As mentioned above, ensuring uniform dtypes across your training collection is important for performance. For in-memory data, this transformation should be trivial.

User configurable sampling strategy#

We support user-configurable sampling strategies like weighting or sampling by implementing the abstract annbatch.abc.Sampler.

Please open an issue if you want to contribute a new sampler to this repo.

Warning

Provided implementations of Samplers use NumPy’s random number generator to generate random numbers and do not use or respect torch.manual_seed(). Setting torch.manual_seed() will have no effect on the reproducibility of data loading.

To control reproducibility, pass a seeded numpy.random.Generator via the rng parameter:

import numpy as np

rng = np.random.default_rng(42)
sampler = RandomSampler(..., rng=rng)

Using annbatch with torch.utils.data.DataLoader is neither explicitly supported nor guaranteed to behave as expected with respect to seeding and worker behavior.

Speed comparison to other dataloaders#

We provide a speed comparison to other comparable dataloaders below:

Please see our paper [GFA+26] for a more detailed comparison.

Why does data loading speed matter?#

Most models for scRNA-seq data are pretty small in terms of model size compared to models in other domains like computer vision or natural language processing. This size differential puts significantly more pressure on the data loading pipeline to fully utilize a modern GPU. Intuitively, if the model is small, doing the actual computation is relatively fast. Hence, to keep the GPU fully utilized, the data loading needs to be a lot faster.

As an illustrative example, let’s train a logistic regression model (notebook hosted on LaminHub). Our example model has 20.000 input features and 100 output classes. We can now look how the total fit time changes with data loading speed:

From the graph we can see that the fit time can be decreased substantially with faster data loading speeds (several orders of magnitude). E.g. we are able to reduce the fit time from ~280s for a data loading speed of ~1000 samples/sec to ~1.5s for a data loading speed of ~1.000.000 samples/sec. This speedup is more than 100x and shows the significant impact data loading has on total training time.
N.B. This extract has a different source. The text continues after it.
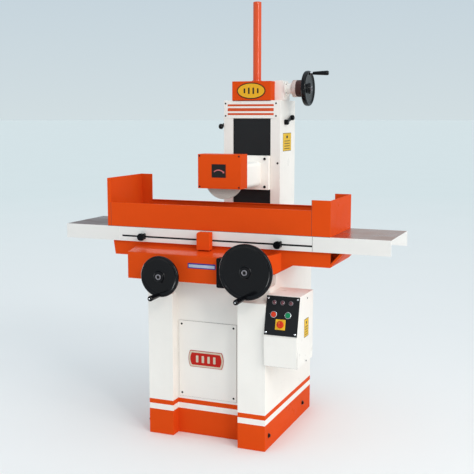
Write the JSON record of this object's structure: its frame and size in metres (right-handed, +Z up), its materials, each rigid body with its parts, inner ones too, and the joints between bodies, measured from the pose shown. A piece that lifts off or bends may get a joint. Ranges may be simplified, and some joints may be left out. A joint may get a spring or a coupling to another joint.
{
  "type": "surface grinder",
  "caption": "Column surface grinder: hollow base, cross saddle, traversing table with splash guard, vertical wheelhead, handwheels and electrical console.",
  "frame": {"origin": "on the floor, on the underside of the base's cross rib, in the middle of the base's width", "axes": "+Z up, -Y towards the operator, +X to the operator's right along the table"},
  "size_m": [1.76, 1.145, 2.262],
  "materials": {
    "orange_paint": "semi-gloss enamel",
    "cream_paint": "semi-gloss enamel",
    "black_paint": "gloss enamel",
    "black_plastic": "gloss",
    "ground_steel": "ground",
    "cast_iron": "machined",
    "pale_grey_paint": "satin",
    "bronze": "machined",
    "abrasive": "open-grained vitrified abrasive",
    "yellow_enamel": "enamel",
    "yellow_plastic": "satin",
    "red_enamel": "enamel",
    "red_plastic": "gloss",
    "green_plastic": "gloss",
    "lamp_plastic": "clear cap over a metal rim"
  },
  "bodies": {
    "frame": {"base_casting": "cream_paint", "front_door_cover": "cream_paint", "door_badge": "red_enamel", "electrical_box": "cream_paint", "box_cover_plate": "cream_paint", "console_panel": "black_plastic", "indicator_lamp_1": "lamp_plastic", "indicator_lamp_2": "lamp_plastic", "indicator_lamp_3": "lamp_plastic", "main_switch_plate": "yellow_plastic", "column": "cream_paint", "column_nameplate": "cream_paint", "column_cap": "orange_paint", "cap_emblem": "yellow_enamel", "screw_cover_tube": "orange_paint", "bevel_gearbox": "cream_paint", "cross_feed_nut": "bronze"},
    "saddle": {"saddle": "orange_paint", "stop_bracket": "orange_paint", "traverse_gearbox": "black_paint", "cross_bearing": "cast_iron"},
    "table": {"table": "pale_grey_paint", "table_rack": "ground_steel", "left_tray": "pale_grey_paint", "right_tray": "pale_grey_paint", "stop_dog_left": "black_paint", "stop_dog_right": "black_paint", "splash_guard_left": "orange_paint", "splash_guard_front": "orange_paint", "splash_guard_back": "orange_paint", "splash_guard_right": "orange_paint"},
    "traverse_wheel": {"traverse_shaft": "ground_steel", "traverse_handwheel": "black_paint"},
    "traverse_grip": {"traverse_handle": "black_plastic"},
    "cross_wheel": {"cross_feed_screw": "ground_steel", "cross_handwheel": "black_paint"},
    "cross_grip": {"cross_handle": "black_plastic"},
    "head": {"head_slide": "cream_paint", "spindle_housing": "cream_paint", "upper_way_cover": "black_paint", "lower_way_cover": "black_paint", "elevating_screw": "ground_steel", "motor_stator": "cast_iron", "front_bearing": "ground_steel", "rear_bearing": "ground_steel", "wheel_guard": "orange_paint", "wheel_guard_cover": "orange_paint"},
    "spindle": {"spindle": "ground_steel", "wheel_flange": "ground_steel", "grinding_wheel": "abrasive"},
    "elevating_wheel": {"elevating_shaft": "ground_steel", "elevating_handwheel": "black_paint"},
    "elevating_grip": {"elevating_handle": "black_plastic"},
    "elevating_gear": {"elevating_nut_gear": "bronze"},
    "stop_push": {"stop_button": "red_plastic"},
    "start_push": {"start_button": "green_plastic"},
    "main_switch": {"main_switch_knob": "red_plastic"},
    "clamp_right": {"clamp_lever_right": "black_plastic"},
    "clamp_left": {"clamp_lever_left": "black_plastic"}
  },
  "joints": [
    {"name": "cross_slide", "type": "slide", "parent": "frame", "child": "saddle", "axis": [0, 1, 0], "range_m": [-0.125, 0.125]},
    {"name": "table_slide", "type": "slide", "parent": "saddle", "child": "table", "axis": [1, 0, 0], "range_m": [-0.3, 0.29]},
    {"name": "head_slide", "type": "slide", "parent": "frame", "child": "head", "axis": [0, 0, 1], "range_m": [-0.07, 0.19]},
    {"name": "traverse_turn", "type": "hinge", "parent": "saddle", "child": "traverse_wheel", "pos_m": [0.257, -0.5, 0.908], "axis": [0, 1, 0], "range_deg": [-725, 705]},
    {"name": "traverse_grip_turn", "type": "hinge", "parent": "traverse_wheel", "child": "traverse_grip", "pos_m": [0.257, -0.6, 0.787], "axis": [0, 1, 0], "continuous": true},
    {"name": "cross_turn", "type": "hinge", "parent": "saddle", "child": "cross_wheel", "pos_m": [-0.198, -0.5, 0.856], "axis": [0, 1, 0], "range_deg": [-9050, 9050]},
    {"name": "cross_grip_turn", "type": "hinge", "parent": "cross_wheel", "child": "cross_grip", "pos_m": [-0.198, -0.6, 0.765], "axis": [0, 1, 0], "continuous": true},
    {"name": "spindle_turn", "type": "hinge", "parent": "head", "child": "spindle", "pos_m": [0, -0.21, 1.318], "axis": [0, 1, 0], "continuous": true},
    {"name": "elevating_turn", "type": "hinge", "parent": "frame", "child": "elevating_wheel", "pos_m": [0.25, 0.262, 1.788], "axis": [1, 0, 0], "range_deg": [-17150, 6350]},
    {"name": "elevating_grip_turn", "type": "hinge", "parent": "elevating_wheel", "child": "elevating_grip", "pos_m": [0.35, 0.262, 1.869], "axis": [1, 0, 0], "continuous": true},
    {"name": "elevating_gear_turn", "type": "hinge", "parent": "frame", "child": "elevating_gear", "pos_m": [0, 0.262, 1.75], "axis": [0, 0, 1], "range_deg": [-17150, 6350]},
    {"name": "stop_press", "type": "slide", "parent": "frame", "child": "stop_push", "axis": [0, 0.9725, -0.2328], "range_m": [0, 0.005], "stiffness_N_per_m": 400, "springref_m": -0.002},
    {"name": "start_press", "type": "slide", "parent": "frame", "child": "start_push", "axis": [0, 0.9725, -0.2328], "range_m": [0, 0.005], "stiffness_N_per_m": 400, "springref_m": -0.002},
    {"name": "main_switch_turn", "type": "hinge", "parent": "frame", "child": "main_switch", "pos_m": [0.408, -0.49003, 0.65289], "axis": [0, -0.9725, 0.2328], "range_deg": [0, 90]},
    {"name": "clamp_right_turn", "type": "hinge", "parent": "frame", "child": "clamp_right", "pos_m": [0.17, 0.258, 1.606], "axis": [1, 0, 0], "range_deg": [-30, 30]},
    {"name": "clamp_left_turn", "type": "hinge", "parent": "frame", "child": "clamp_left", "pos_m": [-0.17, 0.258, 1.606], "axis": [1, 0, 0], "range_deg": [-30, 30]}
  ],
  "couplings": [
    {"joint": "traverse_turn", "follows": "table_slide", "rad_per_m": 41.667},
    {"joint": "cross_turn", "follows": "cross_slide", "rad_per_m": 1256.6},
    {"joint": "elevating_gear_turn", "follows": "head_slide", "rad_per_m": -1570.8},
    {"joint": "elevating_turn", "follows": "head_slide", "rad_per_m": -1570.8}
  ]
}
When would you use this data loader?#

As we just showed, data loading speed matters for small models (e.g., on the order of an scVI model, but perhaps not a “foundation model”). But loading minibatches of bytes off disk will be almost certainly slower than loading them from an in-memory source. Thus, as a first step to assessing your needs, if your data fits in memory, load it into memory. To accelerate reading the data into memory, you may still find zarrs-python in conjunction with sharding still helpful in the same way it accelerates io here. To this end, please have a look at this gist comparing file loading speeds between anndata.io.read_zarr() and anndata.io.read_h5ad(). It highlights how zarrs-python and sharding can help there as well. annbatch natively supports in-memory data with unified var spaces (sparse and dense). Once you have too much data to fit into memory, for whatever reason, the on-disk data loading functionality offered here can provide significant speedups over state of the art out-of-core dataloaders.